Good Morning Revival follows 2004’s hopeless The Chronicles of Life and Death, where Good Charlotte’s high-end power-pop strut attempted ill-advised genre crossover party tricks and ended sinking hookless, drowned out by the efforts of their sharper peers. The title, then, is meant to reflect some internal change in the band’s dynamic, by which the experiential lessons of life and death are put in some wiser and more commercial perspective.
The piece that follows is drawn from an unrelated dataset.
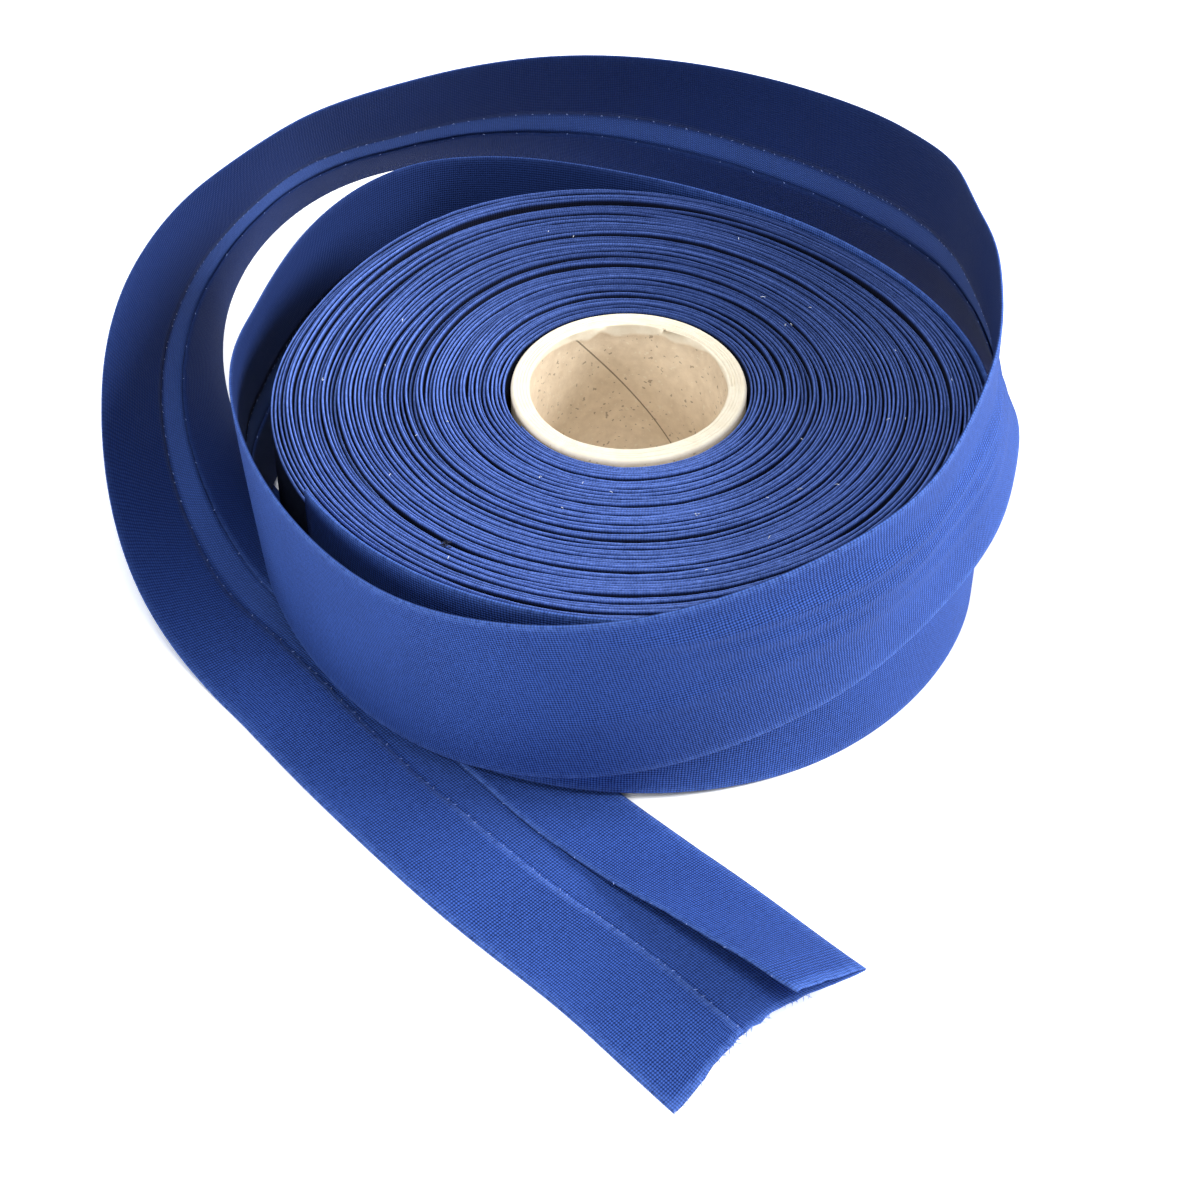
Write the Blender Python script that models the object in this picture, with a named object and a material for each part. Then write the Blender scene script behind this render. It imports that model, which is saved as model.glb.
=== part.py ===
"""Roll of bias binding: a cardboard core, the folded tape wound on it, and the tape's loose last turns.

Metres, +Z up. The roll lies on one side face at z = 0, with its axis along Z, and the origin is below
the middle of the whole. The loose tape leaves the roll at the front (-Y), goes round it twice, then
lies flat, its folded hems up, and passes under the roll's front left to its cut end.
"""

import collections
import math

import bpy
import numpy as np

MM = 0.001

# Driving sizes, in millimetres. The roll's axis stands a little off the middle of the whole.
ROLL_X = 13.3
ROLL_Y = 4.8
TAPE_WIDTH = 40.0
TAPE_THICKNESS = 1.0
PIECE_GAP = 0.35
CORE_OUTER_X = 21.3
CORE_OUTER_Y = 22.1
CORE_WALL = 3.4
CORE_LIP_FALL = 0.4
HEM_SHARE = 0.41
HEM_THICKNESS = 0.8
RELIEF_HEIGHT = 2.2
RELIEF_MARGIN = 0.7

# Outline of the wound roll, a little out of round: its radius at every 30 degrees from +X.
ROLL_RADII = (64.3, 61.5, 61.7, 65.2, 66.5, 64.0, 64.3, 64.2, 64.0, 64.3, 64.3, 64.3)

# The turns' upper edges aren't level: (share of the way from the core out, height).
ROLL_TOP = (
    (0.00, 39.5),
    (0.10, 40.1),
    (0.24, 39.6),
    (0.38, 40.2),
    (0.52, 39.7),
    (0.66, 40.2),
    (0.80, 39.8),
    (0.92, 40.1),
    (1.00, 39.4),
)

# The loose tape, a row for each section along it.
# angle: round the roll's axis, in degrees from +X
# reach: from the roll's outline out to the tape's lower edge, negative under the roll
# lift:  clear height under the lower edge
# lean:  tilt of the tape's width from upright, outwards, so 90 lies flat with its inner side up
# bend:  the upper half leans this much more than the mean, and the lower half this much less
FIRST_TURN = (
    (-88, 1.0, 0.0, 0, 0),
    (-60, 1.0, 0.0, 0, 0),
    (-30, 1.0, 0.0, 0, 0),
    (0, 1.0, 0.0, 0, 0),
    (30, 1.0, 0.0, 0, 0),
    (60, 1.0, 0.0, 0, 0),
    (78, 1.2, 0.0, 1, 0),
    (96, 4.0, 0.0, 4, 0),
    (115, 15.5, 0.0, 1, 0),
    (135, 13.5, 1.5, 2, 0),
    (154, 9.8, 3.5, 1, 0),
    (168, 7.3, 5.0, 1, 0),
    (182, 4.5, 5.0, 3, 0),
    (210, 1.6, 3.0, 6, 0),
    (238, 2.0, 3.0, 8, 0),
    (264, 3.4, 8.0, 8, 0),
)
SECOND_TURN = (
    (286, 3.6, 14.5, 8, 2),
    (305, 4.2, 20.5, 7, 0),
    (322, 4.6, 25.5, 4, 3),
    (336, 5.5, 29.0, -4, 4),
    (350, 5.7, 30.0, -10, 8),
    (365, 8.2, 27.8, -13, 10),
    (382, 12.0, 22.6, -7, 8),
    (400, 20.0, 15.6, -5, 6),
    (418, 30.6, 8.8, 1, 2),
    (443, 42.5, 6.6, -5, -4),
    (471, 61.5, 10.5, -31, 11),
    (488, 58.5, 7.0, -23, 5),
    (500, 46.0, 2.0, -3, -2),
    (510, 30.0, 0.0, 21, -6),
)
FLAT_END = (
    (520, 14.8, 0.0, 44, -9),
    (535, -4.2, 0.0, 77, -10),
    (567, -20.5, 0.0, 90, 0),
    (606, -16.0, 0.0, 90, 0),
    (629, 0.3, 0.0, 90, 0),
    (641, 18.5, 0.6, 90.8, 3),
    (649, 46.4, 4.0, 95.6, 10),
)

# The hem along the tape's right edge stands open at the cut end: (angle, opening in degrees).
OPEN_HEM = ((630, 0), (636, 2), (640, 7), (645, 16), (649, 27))

STEPS_ROUND = 96
STEPS_BETWEEN_ROWS = 5
POINTS_ACROSS = 7

# One value of each for every station along the tape: edge is the lower edge, upwards and outwards
# are the directions in which the tape's width stands and leans.
Stations = collections.namedtuple("Stations", "angle edge lean bend upwards outwards")

BLUE = (0.030, 0.062, 0.290, 1.0)
DEEP_BLUE = (0.024, 0.050, 0.240, 1.0)
KRAFT = (0.500, 0.400, 0.290, 1.0)


def clear_scene():
    for found in list(bpy.data.objects):
        bpy.data.objects.remove(found, do_unlink=True)


def natural_spline(knots, values, at):
    """Natural cubic spline through values (one row for each knot), read at the given places."""
    knots = np.asarray(knots, float)
    values = np.asarray(values, float)
    span = np.diff(knots)
    slope = np.diff(values, axis=0) / span[:, None]
    count = len(knots)
    matrix = np.eye(count)
    right = np.zeros_like(values)
    for i in range(1, count - 1):
        matrix[i, i - 1 : i + 2] = span[i - 1], 2 * (span[i - 1] + span[i]), span[i]
        right[i] = 6 * (slope[i] - slope[i - 1])
    curve = np.linalg.solve(matrix, right)
    at = np.asarray(at, float)
    k = np.clip(np.searchsorted(knots, at, side="right") - 1, 0, count - 2)
    near = (at - knots[k])[:, None]
    far = (knots[k + 1] - at)[:, None]
    h = span[k][:, None]
    cubic = curve[k] * far**3 + curve[k + 1] * near**3
    line = (values[k] / h - curve[k] * h / 6) * far + (values[k + 1] / h - curve[k + 1] * h / 6) * near
    return cubic / (6 * h) + line


def outline_radius(degrees):
    """Radius of the wound roll's outline, in mm, at any angle."""
    step = 360 / len(ROLL_RADII)
    wrapped = ROLL_RADII[-3:] + ROLL_RADII + ROLL_RADII[:4]
    knots = [(i - 3) * step for i in range(len(wrapped))]
    places = np.atleast_1d(np.asarray(degrees, float)) % 360
    return natural_spline(knots, np.array(wrapped)[:, None], places)[:, 0]


def tape_stations(rows, steps):
    """Stations along the tape, between the rows of its table."""
    table = np.array(rows, float)
    turn = np.radians(table[:, 0])
    radius = outline_radius(table[:, 0]) + table[:, 1]
    places = np.stack([radius * np.cos(turn), radius * np.sin(turn), table[:, 2]], axis=1)
    along = np.concatenate([[0], np.cumsum(np.linalg.norm(np.diff(places, axis=0), axis=1))])
    rows_at = np.linspace(0, len(rows) - 1, (len(rows) - 1) * steps + 1)
    at = np.interp(rows_at, range(len(rows)), along)
    angle, reach, lift, lean, bend = natural_spline(along, table, at).T
    turn = np.radians(angle)
    radius = outline_radius(angle) + reach
    edge = np.stack([radius * np.cos(turn), radius * np.sin(turn), lift], axis=1)
    tangent = np.gradient(edge, at, axis=0, edge_order=2)
    tangent /= np.linalg.norm(tangent, axis=1)[:, None]
    outwards = np.cross(tangent, (0, 0, 1))
    outwards /= np.linalg.norm(outwards, axis=1)[:, None]
    return Stations(angle, edge, lean, bend, np.cross(outwards, tangent), outwards)


def stations_from(stations, lowest_angle):
    kept = stations.angle >= lowest_angle
    return Stations(*(column[kept] for column in stations))


def leaning(stations, degrees):
    turn = np.radians(degrees)[:, None]
    return np.cos(turn) * stations.upwards + np.sin(turn) * stations.outwards


def strip_sections(stations, width, thickness, points):
    """Closed cross-sections of a strip: its outer side from the lower edge up, its inner side down."""
    step = 1 / (points - 1)
    place = stations.edge.copy()
    outer, inner = [], []
    for i in range(points):
        share = i * step
        lean = stations.lean + stations.bend * np.clip((share - 0.5) * 4, -1, 1)
        if i:
            middle = stations.lean + stations.bend * np.clip((share - step / 2 - 0.5) * 4, -1, 1)
            place = place + leaning(stations, middle) * width * step
        else:
            place[:, 2] += thickness / 2 * abs(np.sin(np.radians(lean)))
        resting = place.copy()
        resting[:, 2] = np.maximum(place[:, 2], thickness / 2 * abs(np.sin(np.radians(lean))))
        side = leaning(stations, lean + 90) * thickness / 2
        outer.append(resting + side)
        inner.append(resting - side)
    return np.stack(outer + inner[::-1], axis=1)


def mesh_object(name, points, faces, material):
    mesh = bpy.data.meshes.new(name)
    mesh.from_pydata([tuple(MM * value for value in point) for point in points], [], faces)
    mesh.validate()
    mesh.materials.append(material)
    made = bpy.data.objects.new(name, mesh)
    bpy.context.scene.collection.objects.link(made)
    made.location = (MM * ROLL_X, MM * ROLL_Y, 0)
    return made


def hidden(made):
    made.hide_render = True
    made.display_type = "WIRE"
    return made


def shade_round(made, sharp_degrees=40):
    made.data.shade_smooth()
    made.data.set_sharp_from_angle(angle=math.radians(sharp_degrees))


def loft(name, sections, material, closed):
    """A skin over closed sections: joined into a ring when closed, otherwise capped at both ends."""
    count, points, _ = sections.shape
    faces = []
    for i in range(count if closed else count - 1):
        here, there = i * points, (i + 1) % count * points
        for j in range(points):
            k = (j + 1) % points
            faces.append((here + j, there + j, there + k, here + k))
    if not closed:
        half = points // 2
        for start, flip in ((0, False), ((count - 1) * points, True)):
            for j in range(half - 1):
                cap = (start + j, start + j + 1, start + points - 2 - j, start + points - 1 - j)
                faces.append(cap[::-1] if flip else cap)
    return mesh_object(name, sections.reshape(-1, 3), faces, material)


def cloth_material(name, colour):
    made = bpy.data.materials.new(name)
    made.use_nodes = True
    shader = made.node_tree.nodes["Principled BSDF"]
    shader.inputs["Base Color"].default_value = colour
    shader.inputs["Roughness"].default_value = 0.85
    shader.inputs["Metallic"].default_value = 0.0
    return made


def core_radii(offset=0.0):
    """Radii of the core's oval outer side, moved out by offset, at each step round."""
    turn = np.linspace(0, 2 * math.pi, STEPS_ROUND, endpoint=False)
    return np.hypot((CORE_OUTER_X + offset) * np.cos(turn), (CORE_OUTER_Y + offset) * np.sin(turn))


def ring_sections(rings):
    """Sections of a ring, one for each step round: rings holds (radii at each step, height)."""
    turn = np.linspace(0, 2 * math.pi, STEPS_ROUND, endpoint=False)
    sections = np.empty((STEPS_ROUND, len(rings), 3))
    for j, (radii, height) in enumerate(rings):
        sections[:, j, 0] = radii * np.cos(turn)
        sections[:, j, 1] = radii * np.sin(turn)
        sections[:, j, 2] = height
    return sections


def make_core(material):
    """Cardboard tube, its upper end worn round at both edges."""
    outer = core_radii()
    inner = outer - CORE_WALL
    rings = [
        (inner, 0.0),
        (outer, 0.0),
        (outer, TAPE_WIDTH - CORE_LIP_FALL),
        (outer - CORE_LIP_FALL, TAPE_WIDTH),
        (inner + CORE_LIP_FALL, TAPE_WIDTH),
        (inner, TAPE_WIDTH - CORE_LIP_FALL),
    ]
    made = loft("core", ring_sections(rings), material, closed=True)
    shade_round(made)
    return made


def make_wound_roll(stations, material):
    """The wound turns as one solid, flat below and uneven above, with room for the tape under it."""
    degrees = np.linspace(0, 360, STEPS_ROUND, endpoint=False)
    outer = outline_radius(degrees)
    inner = core_radii(PIECE_GAP)
    rings = [(inner, 0.0), (outer, 0.0)]
    for share, height in reversed(ROLL_TOP):
        rings.append((inner + (outer - inner) * share, height))
    made = loft("wound_roll", ring_sections(rings), material, closed=True)
    shade_round(made)
    relief = made.modifiers.new("tape_under_roll", "BOOLEAN")
    relief.operation = "DIFFERENCE"
    relief.object = make_relief(stations, material)
    return made


def make_relief(stations, material):
    """Guide solid: the room that the flat tape takes under the roll."""
    flat = stations_from(stations, FLAT_END[0][0])
    level = flat.outwards
    near = flat.edge - level * RELIEF_MARGIN
    far = flat.edge + level * (TAPE_WIDTH + RELIEF_MARGIN)
    corners = []
    for side, height in ((near, -1), (far, -1), (far, 1), (near, 1)):
        corner = side.copy()
        corner[:, 2] = height * RELIEF_HEIGHT
        corners.append(corner)
    return hidden(loft("relief_guide", np.stack(corners, axis=1), material, closed=False))


def make_open_hem(stations, material):
    """Guide solid: the free hem at the cut end, turned up about the tape's right edge."""
    free = stations_from(stations, OPEN_HEM[0][0])
    opening = np.interp(free.angle, [row[0] for row in OPEN_HEM], [row[1] for row in OPEN_HEM])
    free = free._replace(lean=free.lean - free.bend - opening, bend=0 * free.bend)
    sections = strip_sections(free, TAPE_WIDTH * HEM_SHARE, HEM_THICKNESS, 3)
    return hidden(loft("open_hem_guide", sections, material, closed=False))


def make_loose_end(stations, material):
    """The tape's last turns and its flat end, one sheet with the free hem standing open."""
    sections = strip_sections(stations, TAPE_WIDTH, TAPE_THICKNESS, POINTS_ACROSS)
    made = loft("loose_end", sections, material, closed=False)
    shade_round(made)
    join = made.modifiers.new("open_hem", "BOOLEAN")
    join.operation = "UNION"
    join.object = make_open_hem(stations, material)
    return made


def main():
    clear_scene()
    make_core(cloth_material("kraft_board", KRAFT))
    stations = tape_stations(FIRST_TURN + SECOND_TURN + FLAT_END, STEPS_BETWEEN_ROWS)
    make_wound_roll(stations, cloth_material("wound_cotton", BLUE))
    make_loose_end(stations, cloth_material("tape_cotton", DEEP_BLUE))


main()
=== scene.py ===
"""Looks for the roll of bias binding: its core, wound turns, loose folded tape, thread ends and lint."""

import math

import bpy
import numpy as np
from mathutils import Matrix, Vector


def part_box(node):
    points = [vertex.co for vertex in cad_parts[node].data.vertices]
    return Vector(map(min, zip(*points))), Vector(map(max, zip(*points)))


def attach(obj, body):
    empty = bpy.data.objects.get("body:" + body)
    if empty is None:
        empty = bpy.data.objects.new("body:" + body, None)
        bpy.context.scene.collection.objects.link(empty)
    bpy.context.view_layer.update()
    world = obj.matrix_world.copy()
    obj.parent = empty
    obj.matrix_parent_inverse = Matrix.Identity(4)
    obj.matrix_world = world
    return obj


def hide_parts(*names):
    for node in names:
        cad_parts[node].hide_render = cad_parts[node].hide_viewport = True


MM = 0.001
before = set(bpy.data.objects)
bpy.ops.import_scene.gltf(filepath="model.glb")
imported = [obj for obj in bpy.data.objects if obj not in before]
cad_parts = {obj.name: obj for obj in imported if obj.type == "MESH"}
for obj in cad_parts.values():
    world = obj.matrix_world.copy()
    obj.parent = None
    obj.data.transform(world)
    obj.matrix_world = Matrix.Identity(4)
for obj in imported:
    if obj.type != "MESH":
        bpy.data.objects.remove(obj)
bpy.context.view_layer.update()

# The roll's axis is the core's, so every place below is measured from there, in millimetres.
core_low, core_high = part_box("core")
AXIS = (core_low + core_high) / 2
AXIS.z = 0

# The tape, in millimetres: one cloth body with a hem folded over it from each edge. The hems are shares of
# the finished width, and THREAD is the spacing of the weave's threads.
TAPE_WIDTH = 40.0
CLOTH = 0.22
HALF_FOLD = 0.19
LOWER_HEM = 0.41
UPPER_HEM = 0.43
UNFOLDED_WIDTH = 74.0
THREAD = 0.36

# Outline of the wound roll: its radius at every 30 degrees from +X.
ROLL_RADII = (64.3, 61.5, 61.7, 65.2, 66.5, 64.0, 64.3, 64.2, 64.0, 64.3, 64.3, 64.3)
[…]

Though what this really amounts to is some giant globules of synth, you can’t fault the boys for being tuned into fashionable (if dying) trends, so that Meteora (2003) auteur Don “Don” Gilmore’s sharp-suited producto-perm makes Good Morning Revival sound more unabashed '80s revivalist than cynical '80s proper. This isn’t all bad, though. Gilmore’s stylised production job fits the stadium mode perfectly: it is “big,” it is “spacious.” The instruments are all satisfyingly full-bodied, fleshed-out rather than densely packed-in, giving the more showy numbers here, like the entirely superficial grand-standing of “Get Your Hands Off My Girl,” a prickly sonic punch heretofore lacking in the group’s sound.

Good Morning Revival is the first Good Charlotte album to sound vital. It also houses some of the band’s worst material, half of which seems to be third-hand re-interpretations of radio rock staples. Take the Coldplay track “A Beautiful Place,” all nostalgia-smitten xylophone plinks and yearning slide guitar. It sounds at once horribly out of place and horribly deliberate, positioned between two by-the-numbers mallpunk workouts, the first of which (“All Black”) is made notable only for its awful lyrics: “Take a look at my clothes, all black / Like Johnny Cash, all black / Like the Rolling Stones, wanna paint it black.” Too many of the songs here contain tacked on melodies, or are bolstered by lego-built rhythms that sit like slippery rags on the granite thud and march of time. But then, what were you expecting? This is a Good Charlotte record.

It’s a bit of a shame, because the over-driven, chunky rev of the guitar sound here would have been a much better fit for the group’s previous radio hits, whose overbearing catchiness was leavened by the paltriness of the instrumental backing. There’s nothing much catchy on Good Morning Revival, and a great deal out of it sounds awkward in its attempt to seem serious or mature, like the aforementioned name-dropping. This attempt at maturity ends up reeking of po-faced insincerity when juxtaposed, perversely, with the thrifty, throwaway sounds of faux-disco shtick, the risible dance stomp of “Victims of Love” sitting awkward with its morose recapitulation of Kate Bush’s “Hounds of Love” hook. Worse still, it sounds like the band has tried hard to hit their stride, recruiting the big name grit of Avenged Sevenfold’s M. Shadows like a sluice to “The River.” The problem is that for all the slick operations and glorious machinations of the marketing and production, this band has run out of steam; soulless without being undead. The truth is that Good Charlotte didn’t need to try this hard to sound so awful; they just needed to be as Good as they always were.